Single crystal covalent organic frameworks
Abstract
Covalent organic frameworks (COFs) are crystalline porous polymers that provide a versatile platform for designing dimension-specific organic architectures via topology diagrams and constructing diverse materials with structure-originated unique functions. Their synthesis relies on the organization of organic building units through coupled physicochemical processes, including covalent polymerization, supramolecular polymerization, nucleation and crystallization. As a result, the polymerization system develops a highly complex reaction landscape, characterized by the coexistence of oligomers and polymers of diverse sizes and shapes, concurrent covalent bond formations and noncovalent interactions, and competing thermodynamic and kinetic pathways that respond sensitively and distinctively to conditions.

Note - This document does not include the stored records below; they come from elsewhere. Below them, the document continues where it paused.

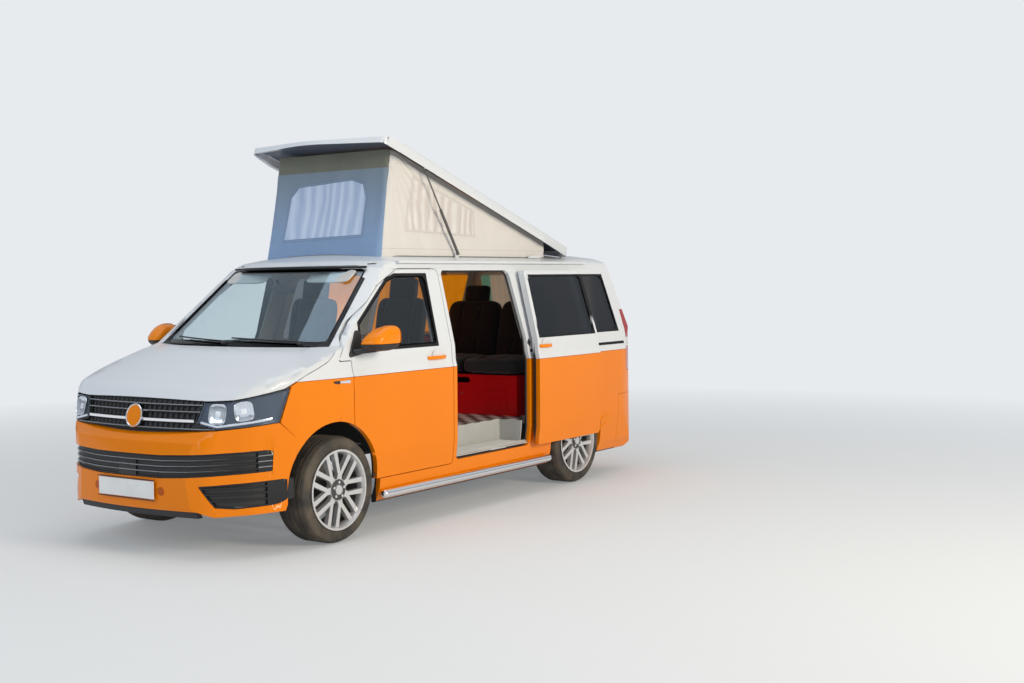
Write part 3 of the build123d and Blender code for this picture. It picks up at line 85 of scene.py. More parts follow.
# Shader tools
class Socket:
    """A node socket that can be used in Python arithmetic; each operator adds a Math node."""

    def __init__(self, tree, socket):
        self.tree = tree
        self.socket = socket

    def maths(self, operation, *values, clamp=False):
        settings = {"operation": operation, "use_clamp": clamp}
        return add_node(self.tree, "Math", settings, dict(enumerate(values)))

    def __add__(self, other):
        return self.maths("ADD", self, other)

    def __sub__(self, other):
        return self.maths("SUBTRACT", self, other)

    def __rsub__(self, other):
        return self.maths("SUBTRACT", other, self)

    def __mul__(self, other):
        return self.maths("MULTIPLY", self, other)

    __radd__ = __add__
    __rmul__ = __mul__

    def above(self, edge, blur=0.0005):
        """1 where the value is over an edge, 0 below, with a narrow slope between."""
        return self.maths("MULTIPLY_ADD", self, 1 / blur, 0.5 - edge / blur, clamp=True)

    def below(self, edge, blur=0.0005):
        return self.maths("MULTIPLY_ADD", self, -1 / blur, 0.5 + edge / blur, clamp=True)

    def between(self, low, high, blur=0.0005):
        return self.above(low, blur) * self.below(high, blur)

    def most(self, other):
        return self.maths("MAXIMUM", self, other)

    def size(self):
        return self.maths("ABSOLUTE", self)

    def root(self):
        return self.maths("SQRT", self)

    def wave(self):
        """The sine, from 0 to 1."""
        return self.maths("SINE", self) * 0.5 + 0.5


def plug(tree, slot, value):
    """Link a socket to an input, or set a plain value on it; a colour of three numbers is made opaque."""
    if isinstance(value, Socket):
        tree.links.new(value.socket, slot)
    elif slot.type == "RGBA":
        slot.default_value = (*value, 1)
    else:
        slot.default_value = value


def add_node(tree, kind, settings=(), inputs=(), out=0):
    """Any node: its settings first, then the values or links of its inputs, by name or number."""
    node = tree.nodes.new("ShaderNode" + kind)
    for key, value in dict(settings).items():
        setattr(node, key, value)
    for key, value in dict(inputs).items():
        plug(tree, node.inputs[key], value)
    return Socket(tree, node.outputs[out])


def split(vector):
    """A vector's three numbers."""
    parts = add_node(vector.tree, "SeparateXYZ", inputs={0: vector})
    return [Socket(vector.tree, out) for out in parts.socket.node.outputs]


def highest(values):
    """The largest of several values at each place."""
    return reduce(Socket.most, values)


def outside(a, b, corners):
    """How far a place is outside a convex outline whose corners run anticlockwise; less than 0 inside."""
    lines = []
    for (a0, b0), (a1, b1) in zip(corners, corners[1:] + corners[:1]):
        length = math.hypot(a1 - a0, b1 - b0)
        na, nb = (b1 - b0) / length, (a0 - a1) / length
        lines.append(a * na + (b * nb - (a0 * na + b0 * nb)))
    return highest(lines)


def stepped(value, xs, ys):
    """A value read off a table of straight runs, as np.interp does."""
    slopes = [0.0] + [rise / run for rise, run in zip(np.diff(ys).tolist(), np.diff(xs).tolist())]
    bends = [(value - x).most(0.0) * (after - before) for x, before, after in zip(xs, slopes, slopes[1:])]
    return reduce(Socket.__add__, bends) + ys[0]


def threads(u, v, pitch):
    """Woven threads both ways at a pitch, from 0 to 1: the sine one way by the sine the other."""
    across, along = ((value * (TURN / pitch)) for value in (u, v))
    return across.maths("SINE", across) * along.maths("SINE", along) * 0.5 + 0.5


class Finish:
    """A material in the making: its nodes, the piece's own coordinates and its shader."""

    def __init__(self, name):
        self.material = bpy.data.materials.new(name)
        self.material.use_nodes = True
        self.tree = self.material.node_tree
        self.shader = self.tree.nodes["Principled BSDF"]

    def set(self, **values):
        """Set or link the shader's own inputs, their names written with underscores."""
        for key, value in values.items():
            plug(self.tree, self.shader.inputs[key.replace("_", " ")], value)

    def node(self, kind, settings=(), inputs=(), out=0):
        return add_node(self.tree, kind, settings, inputs, out)

    def place(self, source="Object"):
        """The piece's own coordinates as three numbers."""
        return split(self.node("TexCoord", out=source))

    def coords(self, scale=(1, 1, 1), source="Object"):
        """The piece's own coordinates, stretched, as a vector."""
        return self.node("Mapping", inputs={"Vector": self.node("TexCoord", out=source), "Scale": scale})

    def noise(self, scale, detail=3.0, stretch=(1, 1, 1), source="Object"):
        """Smooth cloudy values from 0 to 1."""
        spots = self.coords(stretch, source)
        return self.node("TexNoise", inputs={"Vector": spots, "Scale": scale, "Detail": detail})

    def mix(self, factor, low, high):
        """A colour between two others."""
        return self.node("Mix", {"data_type": "RGBA"}, {"Factor": factor, 6: low, 7: high}, 2)

    def relief(self, height, depth):
        """Raise and sink the surface by a height from 0 to 1, over a depth in metres."""
        self.set(Normal=self.node("Bump", inputs={"Strength": 1.0, "Distance": depth, "Height": height}))

    def see_through(self, clear, solid, covered):
        """Glass: a clear colour head-on, and the shader's gloss by the fifth power of the slant; covered is a
        mask of the parts that are painted over."""
        slant = self.node("LayerWeight", inputs={"Blend": 0.5}, out=1)
        gloss = slant.maths("POWER", slant, 5.0)
        share = gloss.maths("MULTIPLY_ADD", gloss, 1 - solid, solid, clamp=True)
        share = share if covered is None else share.most(covered)
        window = self.node("BsdfTransparent", inputs={0: clear})
        surface = Socket(self.tree, self.shader.outputs[0])
        shown = self.node("MixShader", inputs={0: share, 1: window, 2: surface})
        plug(self.tree, self.tree.nodes["Material Output"].inputs["Surface"], shown)


WHITE = (0.72, 0.745, 0.78)
ORANGE = (0.90, 0.245, 0.0)
DEEP_ORANGE = (0.82, 0.20, 0.0)
SEAL = (0.012, 0.012, 0.014)
# The belt crease's painted shadow: a dark orange for a thin line along it
BELT_CREASE_SHADOW = (0.42, 0.075, 0.004)
INNER_BLACK = (0.035, 0.035, 0.037)
INNER_GREY = (0.36, 0.35, 0.33)
PAINT_GLOSS = {"Coat_Weight": 0.25, "Coat_Roughness": 0.05, "Specular_IOR_Level": 0.12}


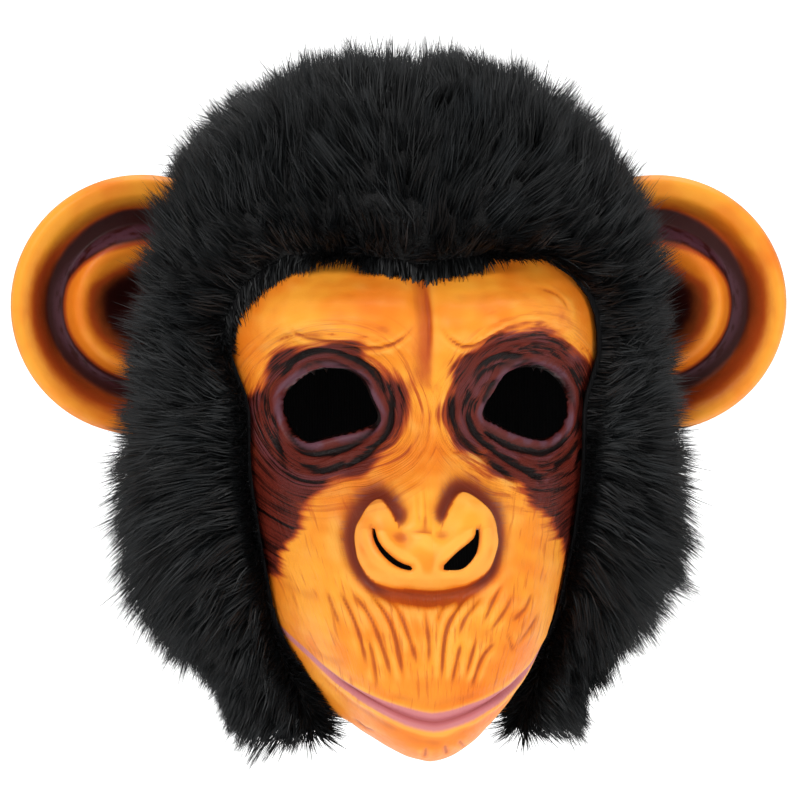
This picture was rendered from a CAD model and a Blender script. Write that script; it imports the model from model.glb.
"""The looks of the ape mask: a painted latex face, two painted ears and a hood of deep black plush.

Metres, +Z up, the face looks along -Y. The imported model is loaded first. The face and the ears are dense
sheets on the same surfaces as their solids, with finer relief and paint. The plush is combed from the hood's
wall, over a short dense undercoat.
"""
import math

import bpy
import numpy as np
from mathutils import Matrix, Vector, kdtree


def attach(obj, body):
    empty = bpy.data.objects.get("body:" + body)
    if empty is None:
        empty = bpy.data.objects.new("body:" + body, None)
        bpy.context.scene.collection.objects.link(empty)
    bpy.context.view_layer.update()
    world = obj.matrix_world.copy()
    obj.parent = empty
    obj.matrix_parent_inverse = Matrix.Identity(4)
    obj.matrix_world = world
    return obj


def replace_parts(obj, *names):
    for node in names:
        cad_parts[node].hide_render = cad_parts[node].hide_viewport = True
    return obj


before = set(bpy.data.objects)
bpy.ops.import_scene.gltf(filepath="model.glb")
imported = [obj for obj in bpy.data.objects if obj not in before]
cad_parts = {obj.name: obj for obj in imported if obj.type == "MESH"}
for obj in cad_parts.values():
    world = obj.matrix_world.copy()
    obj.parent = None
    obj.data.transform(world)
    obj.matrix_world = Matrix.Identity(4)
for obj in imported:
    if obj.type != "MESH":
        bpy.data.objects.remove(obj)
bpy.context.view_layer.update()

# The hollow's egg, as in the solids
HEAD_WIDTH = 0.176
HEAD_FRONT = 0.103
HEAD_BACK = 0.101
HOOD_HEIGHT = 0.240
DOME_HEIGHT = 0.108
ROUNDNESS = 2.4
CLOTH = 0.002
LATEX = 0.002
SEAT_GAP = 0.0008
EDGE_GAP = 0.0010
FACET_EASE = 0.0005
HOOD_TABLE = (
    # drop, side, front, back
    (0.000, 1.000, 1.000, 1.000),
    (0.230, 1.010, 0.990, 0.985),
    (0.420, 1.000, 0.965, 0.935),
    (0.545, 0.970, 0.935, 0.885),
    (0.680, 0.890, 0.895, 0.825),
    (0.820, 0.785, 0.862, 0.775),
    (0.925, 0.715, 0.842, 0.752),
    (1.000, 0.690, 0.830, 0.750),
)

# The face, as in the solids
FACE_WIDTH = 0.142
FACE_HEIGHT = 0.186
FACE_TOP = 0.058
FLANGE = 0.008
FLANGE_SHARE = 0.6
ROW_SWEEP = 1.6
STAND_OUT = 0.070
RELIEF = 0.010
EYE_SPACING = 0.0745
EYE_SHIFT = 0.003
EYE_DROP = 0.055
EYE_WIDTH = 0.0345
EYE_HEIGHT = 0.0275
NOSTRIL_SPACING = 0.0285
NOSTRIL_DROP = 0.1025
NOSTRIL_SLIT = 0.022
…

This intrinsic complexity limits precise structural control in polycrystalline COFs and poses great challenges for the synthesis of single crystal COFs, which remain scarce in terms of structural diversity, scalability and accessibility. In this review, we inspect current strategies and methodologies for the design and synthesis of single crystal COFs, scrutinize polymerization, nucleation and crystallization mechanisms to identify key control parameters, correlate structure–property relationships and compare their properties and functions with polycrystalline COFs to elucidate the impact of structural integrity on performance. We envision the key challenges and outline future major directions. By building a full picture, this review provides a conceptual framework and roadmap for advancing single crystal COFs toward fundamental innovation and practical implementation.